High-resolution processing for time-lapse seismic

Abstract

Time-lapse seismic technology is moving from measurement of qualitative variations to quantitative analysis of fluid saturation and pressure variations. Increasing the resolution of time-lapse seismic data relative to the reservoir body scale offers the possibility of even more accurate measurements. The resolution improvement is directly dependent on the capacity to recover the high frequency content of the seismic measurement. In this paper, we investigate a data processing methodology that provides a 4D seismic signature with an extended frequency bandwidth. We pay particular attention to the seismic data preconditioning in order to remove random noise and spatial correlated noise, such as the acquisition footprint, which can contaminate the seismic high frequency content. Using a geostatistical technique, we apply the concept of common seismic cube derived from two adjacent seismic angle stacks.
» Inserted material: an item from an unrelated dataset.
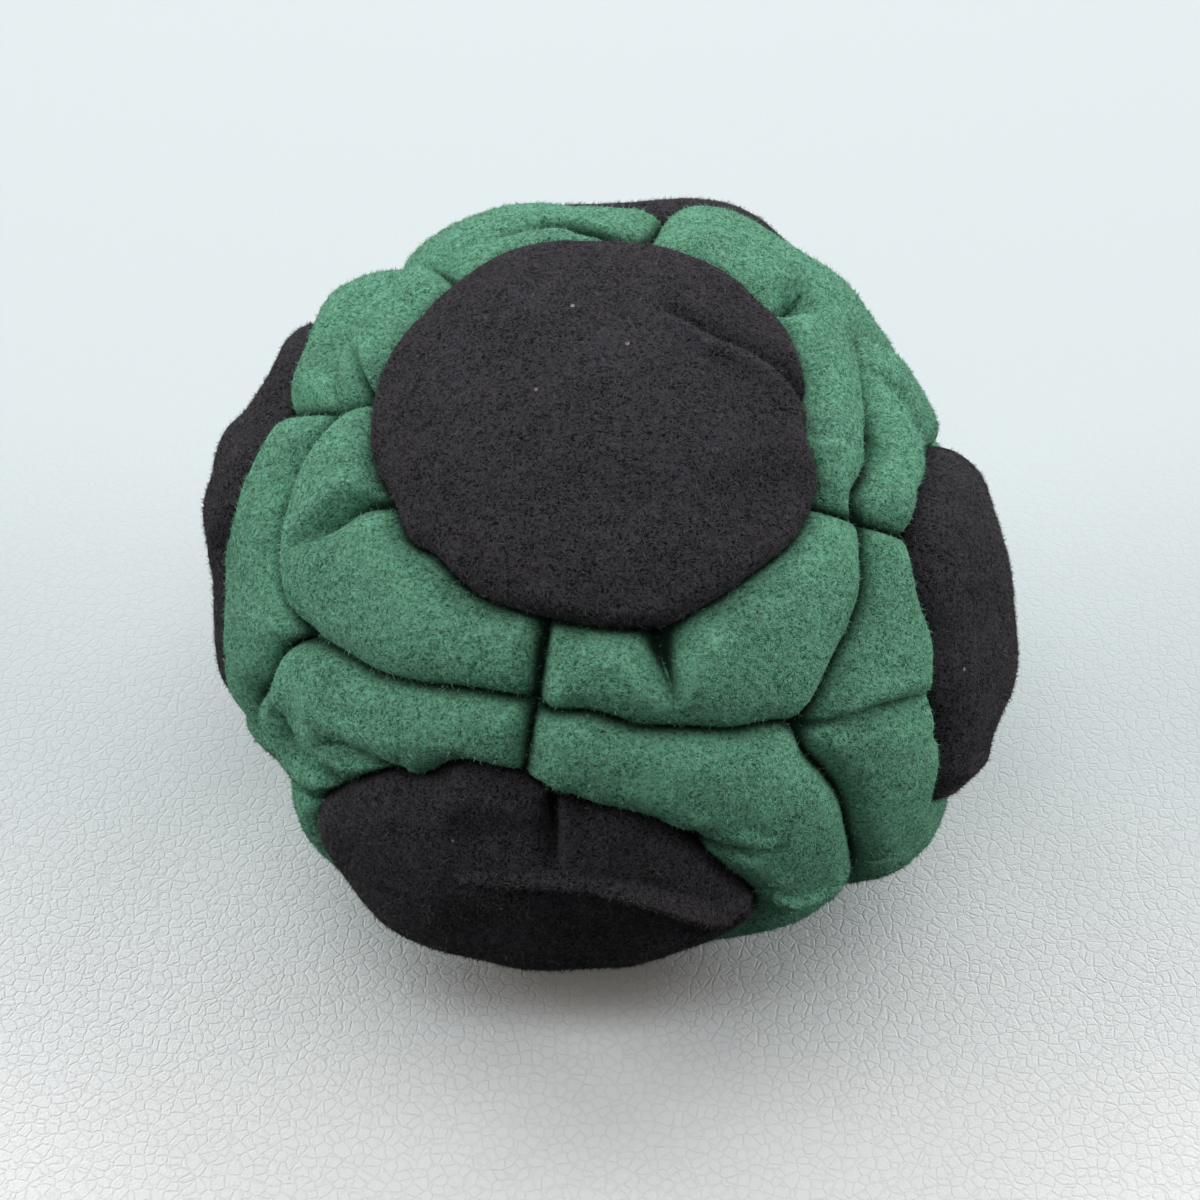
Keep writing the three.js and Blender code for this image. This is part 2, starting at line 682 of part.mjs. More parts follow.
// Lays out the round panels, the short seams and the three-armed panels on the ball
function layOut() {
  for (const [name, disc] of Object.entries(discs)) {
    disc.name = name;
    disc.middle = new THREE.Vector3(...disc.axis).normalize().applyMatrix4(lie);
    const next = new THREE.Vector3(disc.axis[2], disc.axis[0], disc.axis[1]).applyMatrix4(lie);
    disc.side = disc.middle.clone().cross(next).normalize();
    disc.forward = disc.side.clone().cross(disc.middle);
    disc.filled = outlineOf(disc);
    disc.deepTurn = disc.deepPixel ? around(disc, seenAt(disc.deepPixel)).turn : 0;
  }
  const levels = ["top", "bottom"];
  const depths = ["front", "back"];
  const sides = ["left", "right"];
  const pairs = [[levels, depths], [levels, sides], [depths, sides]];
  const seams = pairs.flatMap(([firsts, seconds]) =>
    firsts.flatMap((first) => seconds.map((second) => makeSeam(discs[first], discs[second]))));
  const corners = levels.flatMap((level) =>
    depths.flatMap((depth) => sides.map((side) => makeCorner([level, depth, side], seams))));
  const arms = corners.flatMap((corner) => corner.arms);
  for (const disc of Object.values(discs)) disc.turns = edgeTurns(disc, arms);
  return { seams, corners };
}

// Angles round a round panel of its edge points, which match every second point of the panels beside it
function edgeTurns(disc, arms) {
  const touching = arms.flatMap((arm) => arm.sides).filter((side) => side.disc === disc);
  const turns = touching.flatMap((side) => {
    const shares = side.sweep > 0 ? innerAlongShares.slice(0, -1) : innerAlongShares.slice(1);
    return shares.map((share) => side.startTurn + side.sweep * share);
  });
  const fullTurn = 2 * Math.PI;
  return turns.map((turn) => ((turn % fullTurn) + fullTurn) % fullTurn).sort((one, other) => one - other);
}

function makeSeam(first, second) {
  const name = `${first.name}_${second.name}`;
  const halfway = first.middle.clone().add(second.middle).normalize();
  const read = seamPixels[name];
  const placeOf = (key) => (read ? seenAt(read[key], seenDepth) : halfway);
  return {
    name,
    depth: read ? seamDepth * read.depthShare : seamDepth,
    middle: placeOf("middle"),
    turns: {
      [first.name]: around(first, placeOf("start")).turn,
      [second.name]: around(second, placeOf("end")).turn,
    },
  };
}

// A three-armed panel between three round ones, whose arms go round it anticlockwise seen from outside
function makeCorner(names, seams) {
  const [level, depth, side] = names.map((name) => discs[name]);
  const anticlockwise = level.middle.clone().cross(depth.middle).dot(side.middle) > 0;
  const ring = anticlockwise ? [level, depth, side] : [level, side, depth];
  const name = names.join("_");
  const between = level.middle.clone().add(depth.middle).add(side.middle).normalize();
  const middle = cornerPixels[name] ? seenAt(cornerPixels[name], seenDepth) : between;
  const corner = { name, middle, hand: anticlockwise ? 1 : -1 };
  corner.arms = ring.map((first, index) => {
    const second = ring[(index + 1) % ring.length];
    const seam = seams.find((each) => first.name in each.turns && second.name in each.turns);
    const toSide = (disc) => {
      const startTurn = around(disc, middle).turn;
      return { disc, startTurn, sweep: shortestTurn(startTurn, seam.turns[disc.name]) };
    };
    return { corner, seam, fold: foldLine(corner, seam), sides: [toSide(first), toSide(second)] };
  });
  return corner;
}

function shortestTurn(from, to) {
  const difference = to - from;
  return Math.atan2(Math.sin(difference), Math.cos(difference));
}

function addPiece(group, name, geometry, material) {
  geometry.computeVertexNormals();
  const mesh = new THREE.Mesh(geometry, material);
  mesh.name = name;
  group.add(mesh);
}

function makeFootbag() {
  const footbag = new THREE.Group();
  const { seams, corners } = layOut();
  for (const dent of dents) {
    const depth = Math.max(dent.depthShare, 0) * dentDepth * seenDentShare;
    dent.line = dent.linePixels.map((pixel) => seenAt(pixel, depth));
  }
  for (const disc of Object.values(discs)) {
    addPiece(footbag, `${disc.name}_disc`, discSolid(disc), suedeBlack);
    addPiece(footbag, `${disc.name}_disc_thread`, discThread(disc), sewingThread);
  }
  for (const corner of corners) {
    addPiece(footbag, `${corner.name}_panel`, panelSolid(corner), suedeGreen);
  }
  for (const seam of seams) {
    const arm = corners.flatMap((corner) => corner.arms).find((each) => each.seam === seam);
    addPiece(footbag, `${seam.name}_seam_thread`, shortSeamThread(arm), sewingThread);
  }
  const mouth = seams.find((seam) => seam.name === "bottom_back").middle;
  addPiece(footbag, "inner_liner", linerSolid(mouth), linerCotton);
  addPiece(footbag, "sand_fill", sandSolid(mouth), drySand);
  return footbag;
}

export default makeFootbag();
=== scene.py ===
# Footbag: fourteen suede panels sewn round a cloth bag of sand. Lengths in the dictionaries are millimetres,
# unless a note says metres; the places and sizes of softboxes are metres too.
import itertools
import math

import bmesh
import bpy
import numpy as np
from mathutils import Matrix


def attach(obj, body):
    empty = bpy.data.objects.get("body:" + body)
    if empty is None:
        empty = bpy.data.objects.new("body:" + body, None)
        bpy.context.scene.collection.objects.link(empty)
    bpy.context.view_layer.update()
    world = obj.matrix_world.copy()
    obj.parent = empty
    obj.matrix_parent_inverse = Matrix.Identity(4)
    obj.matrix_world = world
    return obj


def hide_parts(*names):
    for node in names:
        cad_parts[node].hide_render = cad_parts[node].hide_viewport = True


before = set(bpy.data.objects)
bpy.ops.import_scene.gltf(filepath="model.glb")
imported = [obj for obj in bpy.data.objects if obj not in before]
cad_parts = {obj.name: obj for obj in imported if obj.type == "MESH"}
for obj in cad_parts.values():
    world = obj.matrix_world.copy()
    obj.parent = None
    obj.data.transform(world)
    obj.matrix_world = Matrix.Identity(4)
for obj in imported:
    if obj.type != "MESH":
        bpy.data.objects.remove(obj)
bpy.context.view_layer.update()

mm = 0.001
fullTurn = 2 * math.pi

ball = {
    "halfWidth": 26,
    "squashShare": 44 / 52,
    "restHeight": 20.2,  # middle of the ball above the table
    "pressedBlend": 0.5,  # height over which the flat underside rounds up
    "turn": -12.7,  # degrees, about the upright axis
    "tip": 10.4,  # degrees, towards the viewer
}
photo = {  # the camera of the photograph and its 1200 by 1200 frame
    "size": 1200,
    "centre": (613, 589),
    "radius": 395.7,
    "elevation": math.radians(47),
    "distance": 8.5,  # in half widths of the ball
    "squashShare": 0.842,
    "discAngle": math.radians(32.9),
}
towardsViewer = np.array([0, -math.cos(photo["elevation"]), math.sin(photo["elevation"])])
photoUp = np.array([0, math.sin(photo["elevation"]), math.cos(photo["elevation"])])
# Extra height of the bag round the outline that the photograph shows, every 15 degrees from its right
outline = {
    "axis": towardsViewer / (1, 1, ball["squashShare"]),
    "right": np.array([1.0, 0, 0]),
    "heights": [
        -0.2, -0.56, -1.53, -0.15, 1.26, 2.7, 1.7, 2.36, 1.98, 2.28, 1.12, 1.36,
        -0.1, 0.32, -0.66, 0.36, 1.45, 0.88, 0.02, -0.76, -0.08, 0.98, 1.18, 0.59,
    ],
    "fade": 0.8,
    "hidden": 0.2,  # share of full facing below which nothing of a groove's depth is seen
    "open": 0.5,  # and above which all of it is
}
outline["axis"] /= np.linalg.norm(outline["axis"])
outline["up"] = np.cross(outline["axis"], outline["right"])


# Directions and places on the ball


def unit(vectors):
    return vectors / np.linalg.norm(vectors, axis=-1, keepdims=True)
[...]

The common seismic cube does not include the acquisition imprint and has an improved signal to noise ratio, especially for the high frequencies. The concept of common spectrum is used to design two symmetric matching operators in order to increase the repeatability of the high frequencies. Once the data have been preconditioned, we use an innovative technology exploiting the spatial coherence of the seismic information with predefined reflector constraints to solve a sparse reflectivity distribution. A North-Sea example shows the benefits of the new high-resolution time lapse processing workflow.